Greek-style pasta with white beans, walnuts, spinach and olives

Pasta isn’t something most people associate with Greece, but pasta was actually introduced to the Greeks by the Italians centuries ago and they’ve been enjoying it ever since (although it’s not as much of a staple food in Greece as it is in Italy). Two of the most popular types of pasta in Greece are orzo (a rice-shaped pasta) and macaroni, and either of these types of pasta would work well with this dish, but we had some penne on hand, so we used that.

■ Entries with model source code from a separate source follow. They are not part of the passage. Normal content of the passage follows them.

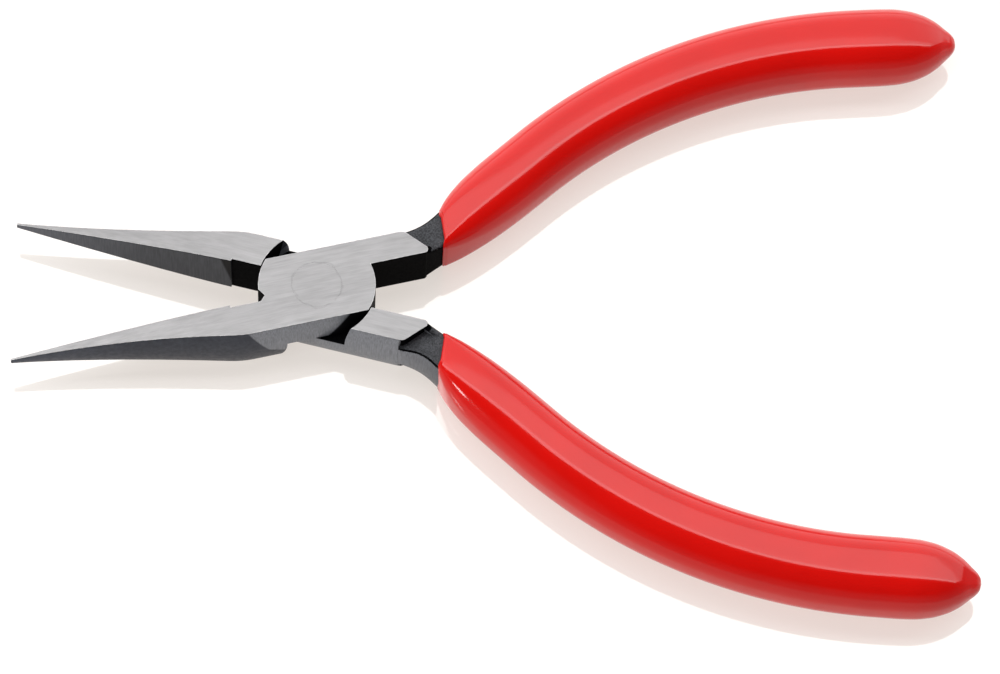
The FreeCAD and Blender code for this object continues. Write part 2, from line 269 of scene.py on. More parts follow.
# Belt-ground steel, its streaks along the lever. The rivet's ring shows through as a faint
# broken line.
def groundSteel(name):
    look = groundFinish
    material, tree, shader = newMaterial(name, look["color"], look["metallic"], look["roughness"])
    fine = noise(tree, leverCoords(tree, look["fine"]), 1.0, 4.0, 0.65)
    coarse = noise(tree, leverCoords(tree, look["coarse"]), 1.0)
    cloud = noise(tree, leverCoords(tree, look["cloud"]), 1.0, 2.0)
    streaks = added(tree, times(tree, fine, 1 - look["coarseShare"]),
                    times(tree, coarse, look["coarseShare"]))
    tint = added(tree, spread(tree, streaks, look["contrast"]),
                 spread(tree, cloud, look["clouding"]))
    wander = noise(tree, leverCoords(tree), ringMark["wanderScale"], 1.0)
    parts = splitCoords(tree)
    squares = added(tree, mathNode(tree, "POWER", parts["X"], 2.0),
                    mathNode(tree, "POWER", parts["Y"], 2.0))
    reach = added(tree, mathNode(tree, "SQRT", squares), spread(tree, wander, ringMark["wander"]))
    away = mathNode(tree, "ABSOLUTE", less(tree, reach, ringMark["radius"]))
    gaps = noise(tree, leverCoords(tree), ringMark["gapScale"], 2.0)
    whole = remap(tree, gaps, *ringMark["gaps"], *ringMark["left"])
    line = times(tree, remap(tree, away, *ringMark["half"], 1.0, 0.0), whole)
    tint = less(tree, tint, times(tree, line, ringMark["tint"]))
    height = less(tree, streaks, times(tree, line, ringMark["depth"]))
    tree.links.new(shadeOf(tree, look["color"], tint), shader.inputs["Base Color"])
    tree.links.new(spread(tree, streaks, look["shine"]), shader.inputs["Roughness"])
    bump(tree, shader, height, look["grain"])
    return material


# Lines are the a, b, c and width that pastLine takes; ranges along the lever are in mm
sideFinish = {
    "ground": (0.200, 0.210, 0.230),
    "forged": (0.056, 0.060, 0.072),
    # Painted shade: near black, where the cheek runs out over the lap
    "scale": (0.002, 0.002, 0.0024),
    "metallic": 0.6,
    "shine": (0.48, 0.36),
    "specular": 0.05,
    "lines": (7.0, 7.0, 0.4),                # how dense the lines and the skin are each way
    "skin": (1.6, 1.6, 1.6),
    "jawLine": (1.0, 0.61, 8.2, 0.25),       # linished behind it
    "scaleLine": (0.55, 1.0, 4.95, 0.3),     # and above it
    "runOutLine": (1.0, -0.82, 0.1, 0.4),    # painted black past it, as shade
    "cheekSide": (-1.0, 1.0),
    # Painted highlight, lighter towards the jaw tip, and painted shade, darker towards the neck
    "tipHighlight": (-48.0, -25.0, 1.85, 1.0),    # from and to along X, and the tint at each
    "neckShade": (12.0, 18.0, 1.08, 0.62),
    "forgedTint": (0.85, 1.12),
    "groundTint": (0.78, 1.22),
    "shadeTint": (0.7, 1.3),
    "grain": 0.000012,
}


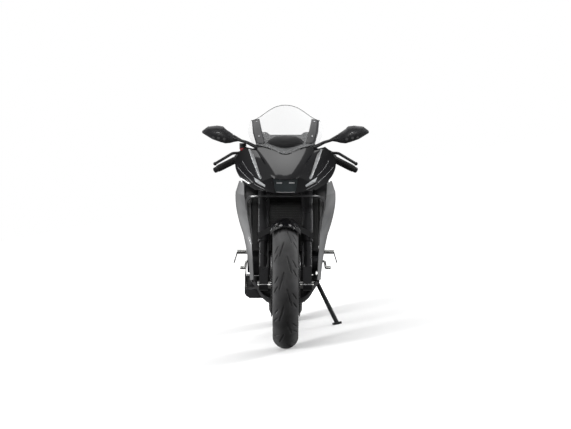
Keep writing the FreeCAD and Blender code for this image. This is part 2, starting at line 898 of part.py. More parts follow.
def bottom_yoke():
    """The lower yoke with the steering stem, which passes up through the head tube and the top yoke."""
    body = yoke("bottom_yoke", "lower_yoke_bottom", "lower_yoke_height", stem_hole=False)
    stem = [("circle", "0", FORK_OFFSET, "stem_radius")]
    length = "upper_yoke_bottom + upper_yoke_height + seat_gap + overrun - lower_yoke_bottom"
    pad(body, draw(body, "XY_Plane", stem, "lower_yoke_bottom"), length)
    nut = [("circle", "0", FORK_OFFSET, "stem_nut_radius")]
    seat = "upper_yoke_bottom + upper_yoke_height + seat_gap"
    pad(body, draw(body, "XY_Plane", nut, seat), "stem_nut_height")
    return place(body, leg_frame())


def front_axle():
    """A hollow axle with the collars that stand between the wheel's bearings and the fork feet."""
    body = new_body("front_axle")
    end = "(fork_half_spacing + fork_foot_outboard + seat_gap)"
    foot = "(fork_half_spacing - fork_foot_inboard - seat_gap)"
    hub = "(disc_offset + disc_thickness / 2 + seat_gap)"
    collar = "(front_axle_radius * 1.7)"
    half = [
        (hub, "front_axle_radius"), (hub, collar), (foot, collar), (foot, "front_axle_radius"),
        (end, "front_axle_radius"), (end, collar), (f"{end} + axle_head", collar),
        (f"{end} + axle_head", "front_axle_bore"),
    ]
    outline = half + [(f"-({x})", y) for x, y in half[::-1]]
    revolve(body, draw(body, "XY_Plane", [outline]))
    return place(body, leg_frame())


def handlebars():
    """Clip-on bars: a ring round each fork leg under the top yoke, and a bar swept back and down."""
    frame = bar_frame()
    leg = leg_frame()
    bottom = leg.multVec(Vector(size("fork_half_spacing"), 0, size("bar_clamp_bottom")))
    up = leg.Rotation.multVec(Vector(0, 0, 1))
    ring = Part.makeCylinder(size("fork_tube_radius + bar_clamp_wall"), size("bar_clamp_height"), bottom, up)
    bar = rod(frame.multVec(Vector(size("fork_tube_radius + bar_clamp_wall / 2"), 0, 0)),
              frame.multVec(Vector(size("bar_length"), 0, 0)), size("bar_radius"))
    weight = rod(frame.multVec(Vector(size("bar_length - bar_end_length"), 0, 0)),
                 frame.multVec(Vector(size("bar_length"), 0, 0)), size("bar_end_radius"))
    hole = Part.makeCylinder(size("fork_tube_radius + seat_gap"), size("fork_top"),
                             leg.multVec(Vector(size("fork_half_spacing"), 0, 0)), up)
    return shaped("handlebars", both_sides(joined([ring, bar, weight]).cut(hole)))


def on_bar(start, length, radius):
    """A sleeve round the left bar, from start outwards, with room for the bar."""
    frame = bar_frame()
    ends = [frame.multVec(Vector(size(x), 0, 0)) for x in (start, f"{start} + {length}")]
    return rod(*ends, size(radius)).cut(rod(*ends, size("bar_radius + seat_gap")))


GRIP_START = "(bar_length - bar_end_length - seat_gap - grip_length)"
SWITCH_START = "(bar_length - bar_end_length - grip_length - switch_length - 2 * seat_gap)"
PERCH_START = "(bar_length - bar_end_length - grip_length - switch_length - perch_length - 3 * seat_gap)"


def grips():
    return shaped("grips", both_sides(on_bar(GRIP_START, "grip_length", "grip_radius")))


def hand_controls():
    """Switch housings, lever perches and levers, the same on both bars, and the front brake's reservoir."""
    frame = bar_frame()
    switch = on_bar(SWITCH_START, "switch_length", "switch_radius")
    perch = on_bar(PERCH_START, "perch_length", "perch_radius")
    x = size(f"{PERCH_START} + perch_length / 2")
    reach, sweep = size("lever_reach"), size("lever_sweep")
    cylinder = rod(frame.multVec(Vector(x - size("perch_length"), -reach / 2, 0)),
                   frame.multVec(Vector(x + size("perch_length / 2"), -reach / 2, 0)),
                   size("master_cylinder_radius"))
    arm = rod(frame.multVec(Vector(x, -size("perch_radius") * 0.8, 0)),
              frame.multVec(Vector(x, -reach / 2, 0)), size("lever_radius"))
    route = [(x, -reach / 2, 0), (x + reach / 2, -reach, 0), (x + size("lever_length"), sweep - reach, 0)]
    blade = tube([frame.multVec(Vector(*point)) for point in route], size("lever_radius"))
    tip = Part.makeSphere(size("lever_tip_radius"), frame.multVec(Vector(*route[-1])))
    left = joined([perch, cylinder, arm, blade, tip])
    cup = frame.multVec(Vector(x - size("perch_length / 2"), -reach / 2, size("reservoir_rise")))
    reservoir = Part.makeCylinder(size("reservoir_radius"), size("reservoir_height"), cup)
    stalk = rod(frame.multVec(Vector(x - size("perch_length / 2"), -reach / 2, 0)),
                cup + Vector(0, 0, size("reservoir_height") / 2), size("lever_radius"))
    across = Vector(1, 0, 0)
    both = [left, left.mirror(Vector(0, 0, 0), across), switch, switch.mirror(Vector(0, 0, 0), across)]
    both[1] = joined(
        [both[1], stalk.mirror(Vector(0, 0, 0), across), reservoir.mirror(Vector(0, 0, 0), across)]
    )
    return shaped("hand_controls", Part.makeCompound(both))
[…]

There are a number of things we really love about this dish. Firstly, it’s very easy to make. The spinach and cherry tomatoes are cooked by simply adding them to the boiling pasta water for the last couple of minutes of cooking, and we add the canned beans to heat through in the pasta water too. Then it’s just a matter of draining all the cooked ingredients and mixing them with the olives, walnuts and a simple sauce mixture, and topping with crumbled feta. So this dish comes together, including prep and cooking time, in only around 25 minutes. But the results far outweighed the effort we put in.

Not only is it wonderfully colorful, the robust flavors of the Kalamata olives and feta are really nicely counterbalanced by the sweet cherry tomatoes and delicately flavored white beans. And the walnuts add a perfect contrasting crunch.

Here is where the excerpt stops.